RENEE MONTAGNE, HOST:

Michigan voters this week threw their support to President Obama and re-elected a Democrat to the U.S. Senate. Support from unions played a big role in those Democratic victories. But voters also dealt organized labor some significant losses in this traditionally union-friendly state.

Michigan Public Radio's Rick Pluta reports.

RICK PLUTA, BYLINE: Unions poured millions of dollars into ballot campaigns to guarantee collective bargaining rights in the Michigan constitution and allow state-paid home care assistants to organize into a union. Both were resoundingly defeated.

ZACK POHL: People ultimately just decided that they didn't support amending the constitution this year.

PLUTA: Zack Pohl is with Progress Michigan, part of the coalition supporting the amendments. Pohl blames big spending by corporate-backed opposition groups for the defeat.

But Republican Governor Rick Snyder has a different take. He says one of the proposals would have rolled back 170 labor laws.

GOVERNOR RICK SNYDER: This stuff didn't belong in Michigan's constitution largely, and then beyond that, it was bad public policy in many cases.

PLUTA: But the defeat also raised the prospect that Michigan could - like its neighbor Indiana did this year - become a right-to-work state that allows workers to opt out of joining a union and paying dues.

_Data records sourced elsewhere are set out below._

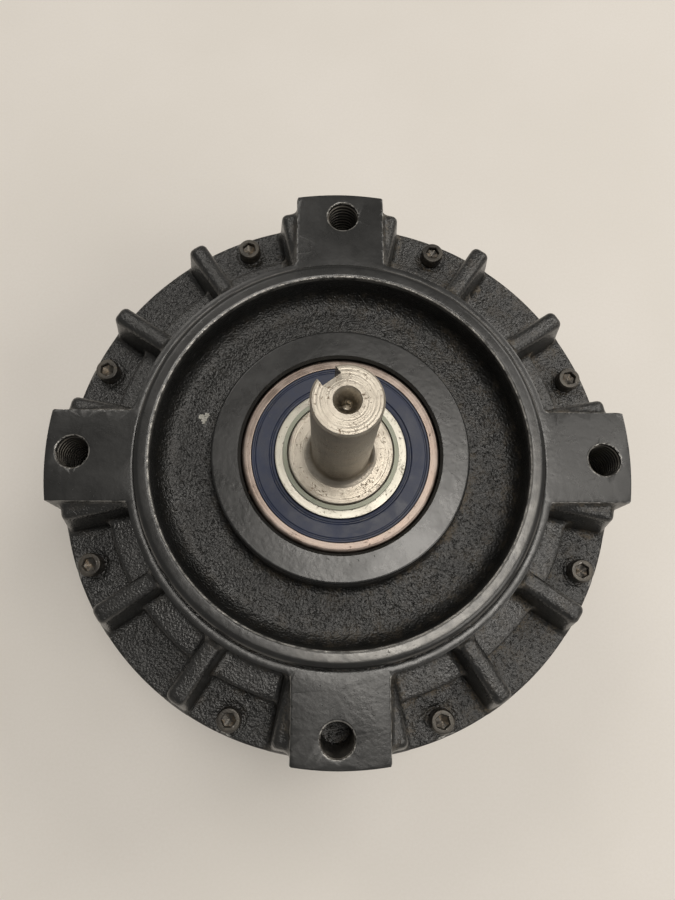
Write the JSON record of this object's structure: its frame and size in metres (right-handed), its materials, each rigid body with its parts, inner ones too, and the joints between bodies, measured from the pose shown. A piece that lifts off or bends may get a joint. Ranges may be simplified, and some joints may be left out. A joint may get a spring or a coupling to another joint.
{
  "type": "electromagnetic clutch",
  "caption": "Flange-mounted electromagnetic clutch module: ribbed black cast housing, hollow input rotor, keyed output shaft in sealed bearings, and a conduit box.",
  "frame": {"origin": "centre of the motor-side mounting face, on the shaft axis", "axes": "+Z along the shaft, from the motor side to the output shaft's tip; +X through one pair of bolt holes, +Y through the other; the conduit box lies between +X and +Y"},
  "size_m": [0.1664, 0.1668, 0.1539],
  "materials": {
    "housing_paint": "semi-gloss black enamel over sand casting",
    "gasket": "pressed fibre gasket sheet",
    "black_oxide": "black oxide with worn edges",
    "zinc_steel": "bright zinc plate",
    "tarnished_ring": "ground steel with a brownish tarnish",
    "bearing_steel": "ground steel",
    "blue_seal": "dark blue moulded rubber",
    "ball_steel": "polished",
    "cage_steel": "pressed sheet",
    "ring_steel": "grey-green phosphate",
    "shaft_steel": "turned and ground, slightly oiled",
    "machined_steel": "turned",
    "spring_steel": "blued strip",
    "friction_lining": "moulded friction lining",
    "bobbin_plastic": "natural nylon",
    "copper_winding": "enamelled copper wire",
    "terminal_plastic": "phenolic moulding",
    "terminal_brass": "plain brass",
    "grommet_rubber": "moulded rubber",
    "wire_insulation": "insulated lead"
  },
  "bodies": {
    "housing": {"output_housing": "housing_paint", "input_housing": "housing_paint", "housing_gasket": "gasket", "housing_screws": "black_oxide", "field_screws": "zinc_steel", "output_bearing_outer_ring": "tarnished_ring", "output_bearing_seals": "blue_seal", "rear_bearing_outer_ring": "bearing_steel", "rear_bearing_seals": "blue_seal", "input_bearing_outer_ring": "bearing_steel", "input_bearing_seals": "blue_seal", "input_bearing_retaining_ring": "ring_steel", "field_shell": "machined_steel", "coil_bobbin": "bobbin_plastic", "coil_winding": "copper_winding", "conduit_box": "housing_paint", "conduit_gasket": "gasket", "conduit_cover": "housing_paint", "conduit_cover_screws": "zinc_steel", "conduit_box_screws": "zinc_steel", "terminal_block": "terminal_plastic", "terminal_screws": "terminal_brass", "wire_grommet": "grommet_rubber", "lead_wires": "wire_insulation"},
    "output_shaft": {"output_shaft": "shaft_steel", "shaft_retaining_ring": "ring_steel", "output_bearing_inner_ring": "bearing_steel", "rear_bearing_inner_ring": "bearing_steel", "bearing_spacer": "bearing_steel", "armature_hub": "machined_steel", "hub_key": "machined_steel", "hub_retaining_ring": "ring_steel", "hub_rivets": "machined_steel", "release_springs": "spring_steel"},
    "armature": {"armature_plate": "machined_steel", "armature_rivets": "machined_steel"},
    "input_rotor": {"rotor_hub": "machined_steel", "rotor_disc": "machined_steel", "rotor_screws": "zinc_steel", "friction_ring": "friction_lining", "rotor_retaining_ring": "ring_steel", "input_bearing_inner_ring": "bearing_steel"},
    "output_bearing_cage": {"output_bearing_balls": "ball_steel", "output_bearing_cage": "cage_steel"},
    "rear_bearing_cage": {"rear_bearing_balls": "ball_steel", "rear_bearing_cage": "cage_steel"},
    "input_bearing_cage": {"input_bearing_balls": "ball_steel", "input_bearing_cage": "cage_steel"}
  },
  "joints": [
    {"name": "output_spin", "type": "hinge", "parent": "housing", "child": "output_shaft", "pos_m": [0, 0, 0.1016], "axis": [0, 0, 1], "continuous": true},
    {"name": "armature_engage", "type": "slide", "parent": "output_shaft", "child": "armature", "axis": [0, 0, -1], "range_m": [0, 0.0007], "stiffness_N_per_m": 8000, "springref_m": -0.001, "deforming": ["release_springs"]},
    {"name": "rotor_spin", "type": "hinge", "parent": "housing", "child": "input_rotor", "pos_m": [0, 0, 0.014], "axis": [0, 0, 1], "continuous": true},
    {"name": "output_cage_spin", "type": "hinge", "parent": "housing", "child": "output_bearing_cage", "pos_m": [0, 0, 0.0983], "axis": [0, 0, 1], "continuous": true},
    {"name": "rear_cage_spin", "type": "hinge", "parent": "housing", "child": "rear_bearing_cage", "pos_m": [0, 0, 0.0803], "axis": [0, 0, 1], "continuous": true},
    {"name": "input_cage_spin", "type": "hinge", "parent": "housing", "child": "input_bearing_cage", "pos_m": [0, 0, 0.014], "axis": [0, 0, 1], "continuous": true}
  ],
  "couplings": [
    {"joint": "output_cage_spin", "follows": "output_spin", "ratio": 0.4082},
    {"joint": "rear_cage_spin", "follows": "output_spin", "ratio": 0.4082},
    {"joint": "input_cage_spin", "follows": "rotor_spin", "ratio": 0.4014}
  ]
}
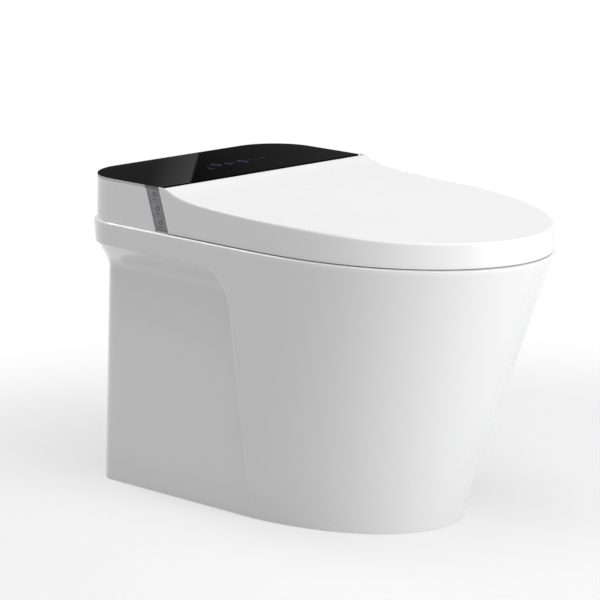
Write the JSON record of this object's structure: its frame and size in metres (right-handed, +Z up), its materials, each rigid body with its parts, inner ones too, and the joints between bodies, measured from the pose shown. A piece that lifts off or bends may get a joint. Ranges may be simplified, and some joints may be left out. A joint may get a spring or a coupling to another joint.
{
  "type": "smart toilet with heated seat",
  "caption": "Floor-standing tankless toilet with heated seat, soft-close lid, washing wands, warm-air dryer and a glass-topped control unit at the rear.",
  "frame": {"origin": "on the floor, under the middle of the outline", "axes": "+Z up, -Y towards the bowl's nose, +Y towards the wall, the key strip on the -X side"},
  "size_m": [0.4, 0.6699, 0.446],
  "materials": {
    "vitreous_china": "glossy white glaze",
    "white_shell": "glossy white moulding",
    "white_seat": "satin white moulding",
    "black_glass": "polished, printed black underneath",
    "grey_strip": "satin mid grey",
    "nozzle_white": "glossy",
    "nozzle_steel": "polished",
    "inner_grey": "moulded grey",
    "inner_black": "moulded black",
    "motor_steel": "zinc plated",
    "inlet_brass": "machined",
    "board_green": "solder mask",
    "soft_rubber": "matte",
    "clear_rubber": "matte translucent white",
    "heater_film": "foil"
  },
  "bodies": {
    "root": {"ceramic_body": "vitreous_china", "rear_cover": "white_shell", "front_cowl": "white_seat", "glass_panel": "black_glass", "side_strip": "grey_strip", "base_plate": "inner_grey", "wand_guide": "inner_grey", "air_duct": "inner_grey", "fan_housing": "inner_grey", "water_heater": "inner_grey", "flow_selector": "inner_grey", "key_board": "inner_grey", "cord_gland": "inner_grey", "fill_valve": "inner_grey", "display_module": "inner_black", "power_supply": "inner_black", "hinge_dampers": "inner_black", "fan_motor": "motor_steel", "rear_wand_motor": "motor_steel", "front_wand_motor": "motor_steel", "hinge_shafts": "motor_steel", "hinge_brackets": "motor_steel", "base_screws": "motor_steel", "valve_coils": "motor_steel", "inlet_fitting": "inlet_brass", "main_board": "board_green", "outlet_gasket": "soft_rubber", "deck_pad": "soft_rubber", "inlet_hose": "soft_rubber", "heater_hose": "soft_rubber", "flush_hose": "soft_rubber"},
    "seat": {"seat_top": "white_seat", "seat_base": "white_seat", "seat_heater": "heater_film", "seat_bumpers": "clear_rubber"},
    "lid": {"lid_shell": "white_shell", "lid_liner": "white_seat", "lid_bumpers": "clear_rubber"},
    "rear_wand": {"rear_wand": "nozzle_white", "rear_wand_tip": "nozzle_steel"},
    "front_wand": {"front_wand": "nozzle_white", "front_wand_tip": "nozzle_steel"},
    "rear_pinion": {"rear_wand_pinion": "inner_black"},
    "front_pinion": {"front_wand_pinion": "inner_black"},
    "upper_key": {"upper_key": "grey_strip"},
    "middle_key": {"middle_key": "grey_strip"},
    "lower_key": {"lower_key": "grey_strip"},
    "air_flap": {"air_flap": "inner_grey"},
    "fan_rotor": {"fan_impeller": "inner_black"}
  },
  "joints": [
    {"name": "seat_hinge", "type": "hinge", "parent": "root", "child": "seat", "pos_m": [0, 0.137, 0.431], "axis": [1, 0, 0], "range_deg": [-95, 0]},
    {"name": "lid_hinge", "type": "hinge", "parent": "seat", "child": "lid", "pos_m": [0, 0.137, 0.431], "axis": [-1, 0, 0], "range_deg": [0, 100]},
    {"name": "rear_wand_slide", "type": "slide", "parent": "root", "child": "rear_wand", "axis": [0, -0.9781, -0.2079], "range_m": [0, 0.095]},
    {"name": "front_wand_slide", "type": "slide", "parent": "root", "child": "front_wand", "axis": [0, -0.9781, -0.2079], "range_m": [0, 0.095]},
    {"name": "rear_pinion_spin", "type": "hinge", "parent": "root", "child": "rear_pinion", "pos_m": [0.0336, 0.07163, 0.38153], "axis": [0, -0.2079, 0.9781], "range_deg": [-10, 920]},
    {"name": "front_pinion_spin", "type": "hinge", "parent": "root", "child": "front_pinion", "pos_m": [-0.0336, 0.07163, 0.38153], "axis": [0, -0.2079, 0.9781], "range_deg": [-920, 10]},
    {"name": "upper_key_press", "type": "slide", "parent": "root", "child": "upper_key", "axis": [1, 0, 0], "range_m": [0, 0.0007], "stiffness_N_per_m": 900},
    {"name": "middle_key_press", "type": "slide", "parent": "root", "child": "middle_key", "axis": [1, 0, 0], "range_m": [0, 0.0007], "stiffness_N_per_m": 900},
    {"name": "lower_key_press", "type": "slide", "parent": "root", "child": "lower_key", "axis": [1, 0, 0], "range_m": [0, 0.0007], "stiffness_N_per_m": 900},
    {"name": "air_flap_swing", "type": "hinge", "parent": "root", "child": "air_flap", "pos_m": [0.059, 0.0462, 0.3854], "axis": [-1, 0, 0], "range_deg": [0, 60]},
    {"name": "fan_spin", "type": "hinge", "parent": "root", "child": "fan_rotor", "pos_m": [0.092, 0.236, 0.4], "axis": [0, 0, 1], "continuous": true}
  ],
  "couplings": [
    {"joint": "rear_pinion_spin", "follows": "rear_wand_slide", "rad_per_m": 166.67},
    {"joint": "front_pinion_spin", "follows": "front_wand_slide", "rad_per_m": -166.67}
  ]
}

Snyder says he hopes that doesn't happen because it would roil labor relations and foment a lot of discord. But he also refuses to promise he'd veto a bill if it reaches his desk. That has labor leaders nervous after Tuesday's mixed bag for unions.

BILL BALLENGER: I thought organized labor didn't suffer a total defeat.

PLUTA: Bill Ballenger is the editor and publisher of the newsletter Inside Michigan Politics. He says a lot of people will focus on those two ballot questions.

BALLENGER: But it wasn't a total disaster for organized labor.

PLUTA: Ballenger says that's because Michigan voters also handed labor one for the win column.

In a referendum, they toppled one of the very first laws signed by Governor Snyder last year. It gave sweeping authority to local government managers appointed after the state takes over a financially troubled city or school district. One of those powers that voters said no to is throwing out a union contract.